◆ **SET PROBLEM**: Copy out each line below exactly as it appears.

——

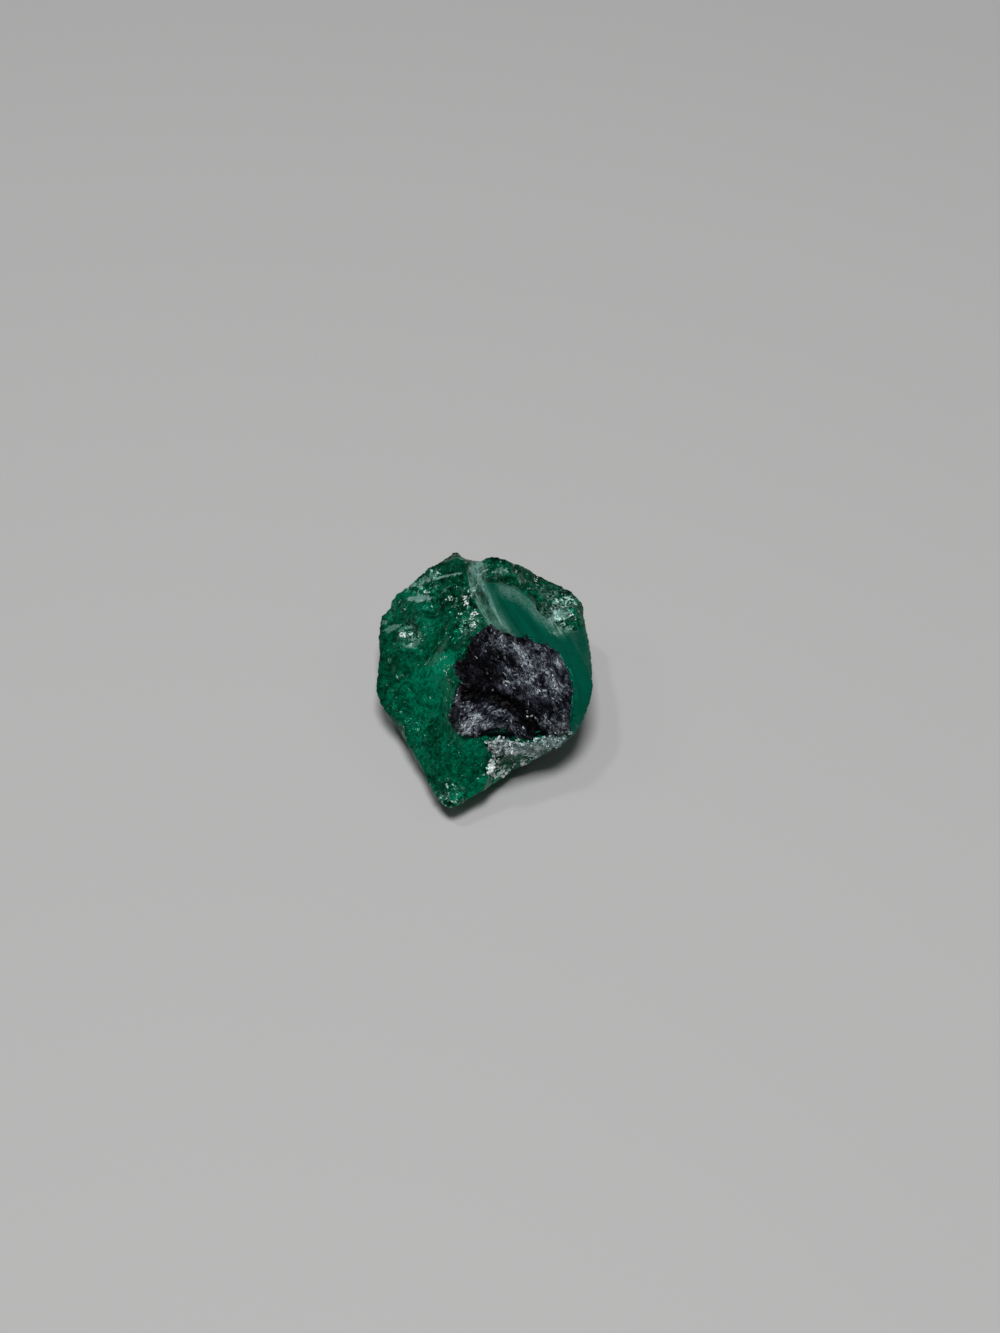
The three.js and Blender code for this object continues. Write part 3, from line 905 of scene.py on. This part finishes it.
mica = {
    "cell": 0.047,           # mm
    "ragged": 0.12,          # mm that the outline wanders
    "thickness": 0.5,        # mm, of what lies sunk in the crystal
    "calming": 6,            # rounds that smooth the surface it lies on
    "crumple": 0.26,         # mm between the crests and the folds
    "scaleThickness": 0.035,
    "plates": {"count": 600, "lengths": (0.15, 0.5), "slimness": (0.3, 0.6), "tilt": 0.35,
               "lighter": -0.05, "spread": 0.18},
    "glints": {"count": 1300, "lengths": (0.08, 0.36), "slimness": (0.15, 0.4), "tilt": 0.5,
               "lighter": 0.03, "spread": 0.25},
    "lobeRun": 38,           # degrees that the scales run at on the lower lobe
    "ridgeRun": -58,         # and elsewhere
    # Painted shade darkens the crevice, lower crack and hollow; painted highlights light the streaks, lobe
    # and right side
    "crevice": [(-0.8, -0.9), (0.6, -1.0), (1.8, -1.6), (2.6, -2.6), (3.0, -3.0)],
    "lowerCrack": [(0.0, -3.1), (0.6, -2.9), (1.4, -3.0)],
    "highlightStreak": [(0.5, 3.0), (0.87, 2.5), (1.5, 1.8), (2.3, 0.8), (2.6, 0.3)],
    "lobeHighlight": [(-1.2, -2.9), (-0.3, -2.0)],
    "lowerEdge": [(1.0, -2.4), (4.0, -2.8)],
    "lobe": (-0.4, -2.1),
    "rightSide": (3.3, 0.5),
    "hollow": (-0.4, 0.6),
    "sparks": [              # across, up, length in mm, degrees
        (1.18, -0.17, 0.28, -25), (1.63, -0.42, 0.2, -20), (0.42, -0.6, 0.15, 0), (2.45, -2.06, 0.28, -30),
        (2.15, -2.66, 0.18, -10), (3.78, 0.16, 0.18, 20), (3.88, -0.54, 0.3, -70), (3.0, -0.66, 0.28, -60),
        (-0.43, 1.16, 0.14, 0), (0.45, 1.64, 0.16, 80), (4.15, 0.31, 0.16, -40), (3.6, -2.36, 0.18, -60),
        (1.09, -1.75, 0.16, -30), (2.35, -1.8, 0.18, -80), (0.4, 3.3, 0.16, -60),
    ],
}


# Dark mica with thin pale strokes painted as highlights where its leaves curl up
def micaFinish(name, stroked):
    f = Finish(name)
    shade = f.painted("shade")
    run = f.paintedPlace("run")
    speckle = f.grain(f.place(), 0.08, 4.0, 0.7)
    light = shade + (speckle - 0.5) * 0.35
    if stroked:
        folds = f.threads(run, 0.42, 3.5, 1.2)
        strokes = f.threads(run, 0.2, 6.0, 1.6)
        hairs = f.threads(run, 0.1, 6.0, 1.4)
        light = shade * (folds * 0.4 + strokes * 0.95 + hairs * 0.75 - 0.12) + (speckle - 0.5) * 0.35
    tone = f.ramp(f.clamped(light), (0.0, (0.0005, 0.0005, 0.001)), (0.25, (0.002, 0.002, 0.004)),
                  (0.45, (0.02, 0.022, 0.032)), (0.7, (0.09, 0.1, 0.125)), (1.0, (0.5, 0.58, 0.62)))
    bump = f.add("Bump", sockets={"Strength": 0.6, "Distance": 0.03 * mm, "Height": light})
    return f.finish(Surface=f.add("BsdfPrincipled", sockets={
        "Base Color": tone, "Roughness": 0.5, "Specular IOR Level": 0.1, "Normal": bump}))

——

◆ **RESPONSE TO THIS TASK**:
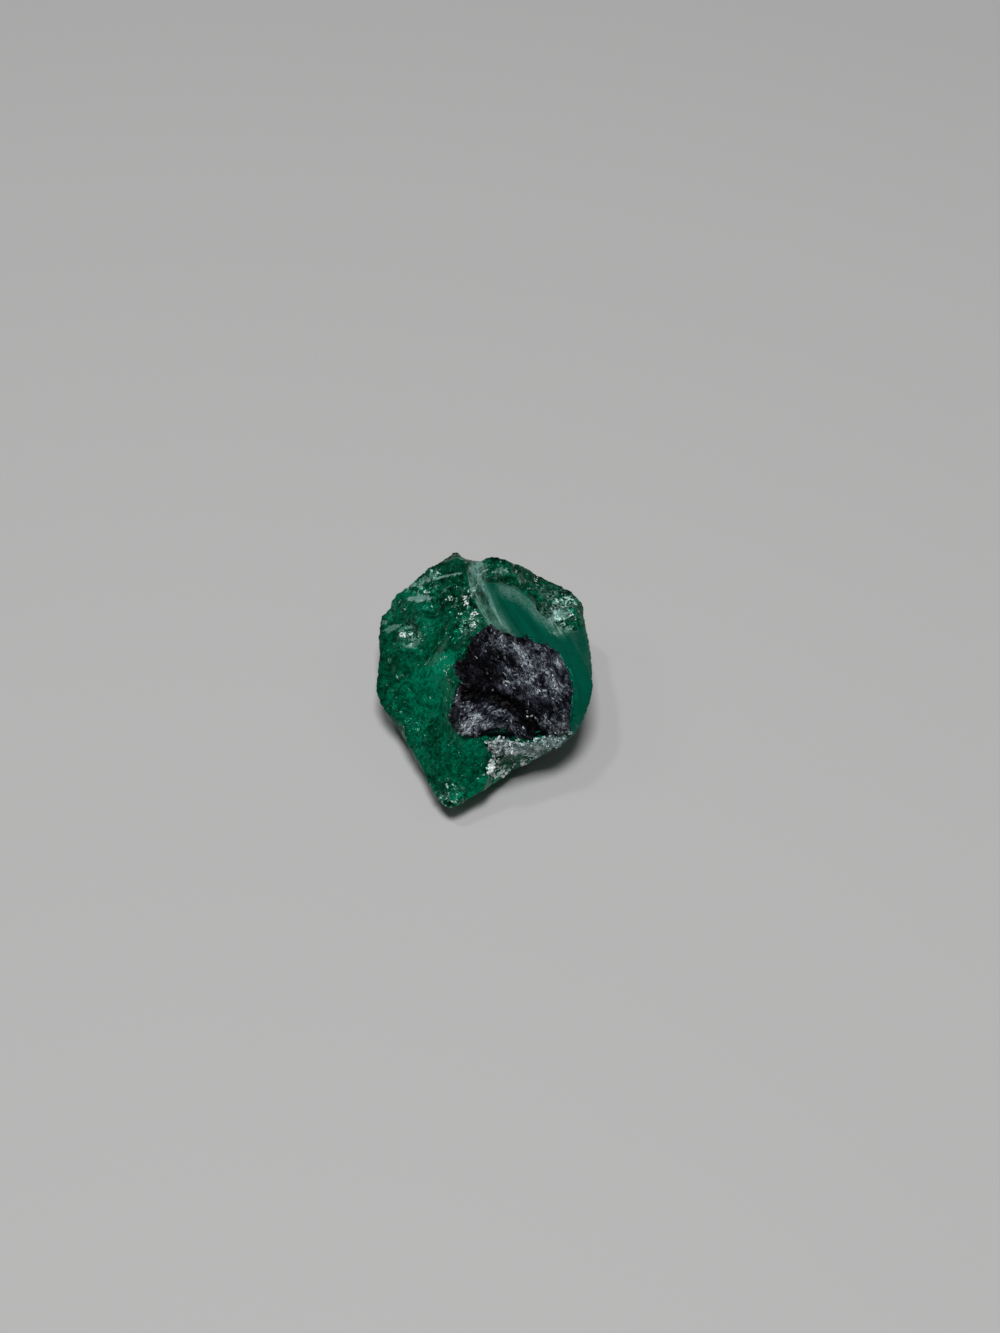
The three.js and Blender code for this object continues. Write part 3, from line 905 of scene.py on. This part finishes it.
mica = {
    "cell": 0.047,           # mm
    "ragged": 0.12,          # mm that the outline wanders
    "thickness": 0.5,        # mm, of what lies sunk in the crystal
    "calming": 6,            # rounds that smooth the surface it lies on
    "crumple": 0.26,         # mm between the crests and the folds
    "scaleThickness": 0.035,
    "plates": {"count": 600, "lengths": (0.15, 0.5), "slimness": (0.3, 0.6), "tilt": 0.35,
               "lighter": -0.05, "spread": 0.18},
    "glints": {"count": 1300, "lengths": (0.08, 0.36), "slimness": (0.15, 0.4), "tilt": 0.5,
               "lighter": 0.03, "spread": 0.25},
    "lobeRun": 38,           # degrees that the scales run at on the lower lobe
    "ridgeRun": -58,         # and elsewhere
    # Painted shade darkens the crevice, lower crack and hollow; painted highlights light the streaks, lobe
    # and right side
    "crevice": [(-0.8, -0.9), (0.6, -1.0), (1.8, -1.6), (2.6, -2.6), (3.0, -3.0)],
    "lowerCrack": [(0.0, -3.1), (0.6, -2.9), (1.4, -3.0)],
    "highlightStreak": [(0.5, 3.0), (0.87, 2.5), (1.5, 1.8), (2.3, 0.8), (2.6, 0.3)],
    "lobeHighlight": [(-1.2, -2.9), (-0.3, -2.0)],
    "lowerEdge": [(1.0, -2.4), (4.0, -2.8)],
    "lobe": (-0.4, -2.1),
    "rightSide": (3.3, 0.5),
    "hollow": (-0.4, 0.6),
    "sparks": [              # across, up, length in mm, degrees
        (1.18, -0.17, 0.28, -25), (1.63, -0.42, 0.2, -20), (0.42, -0.6, 0.15, 0), (2.45, -2.06, 0.28, -30),
        (2.15, -2.66, 0.18, -10), (3.78, 0.16, 0.18, 20), (3.88, -0.54, 0.3, -70), (3.0, -0.66, 0.28, -60),
        (-0.43, 1.16, 0.14, 0), (0.45, 1.64, 0.16, 80), (4.15, 0.31, 0.16, -40), (3.6, -2.36, 0.18, -60),
        (1.09, -1.75, 0.16, -30), (2.35, -1.8, 0.18, -80), (0.4, 3.3, 0.16, -60),
    ],
}


# Dark mica with thin pale strokes painted as highlights where its leaves curl up
def micaFinish(name, stroked):
    f = Finish(name)
    shade = f.painted("shade")
    run = f.paintedPlace("run")
    speckle = f.grain(f.place(), 0.08, 4.0, 0.7)
    light = shade + (speckle - 0.5) * 0.35
    if stroked:
        folds = f.threads(run, 0.42, 3.5, 1.2)
        strokes = f.threads(run, 0.2, 6.0, 1.6)
        hairs = f.threads(run, 0.1, 6.0, 1.4)
        light = shade * (folds * 0.4 + strokes * 0.95 + hairs * 0.75 - 0.12) + (speckle - 0.5) * 0.35
    tone = f.ramp(f.clamped(light), (0.0, (0.0005, 0.0005, 0.001)), (0.25, (0.002, 0.002, 0.004)),
                  (0.45, (0.02, 0.022, 0.032)), (0.7, (0.09, 0.1, 0.125)), (1.0, (0.5, 0.58, 0.62)))
    bump = f.add("Bump", sockets={"Strength": 0.6, "Distance": 0.03 * mm, "Height": light})
    return f.finish(Surface=f.add("BsdfPrincipled", sockets={
        "Base Color": tone, "Roughness": 0.5, "Specular IOR Level": 0.1, "Normal": bump}))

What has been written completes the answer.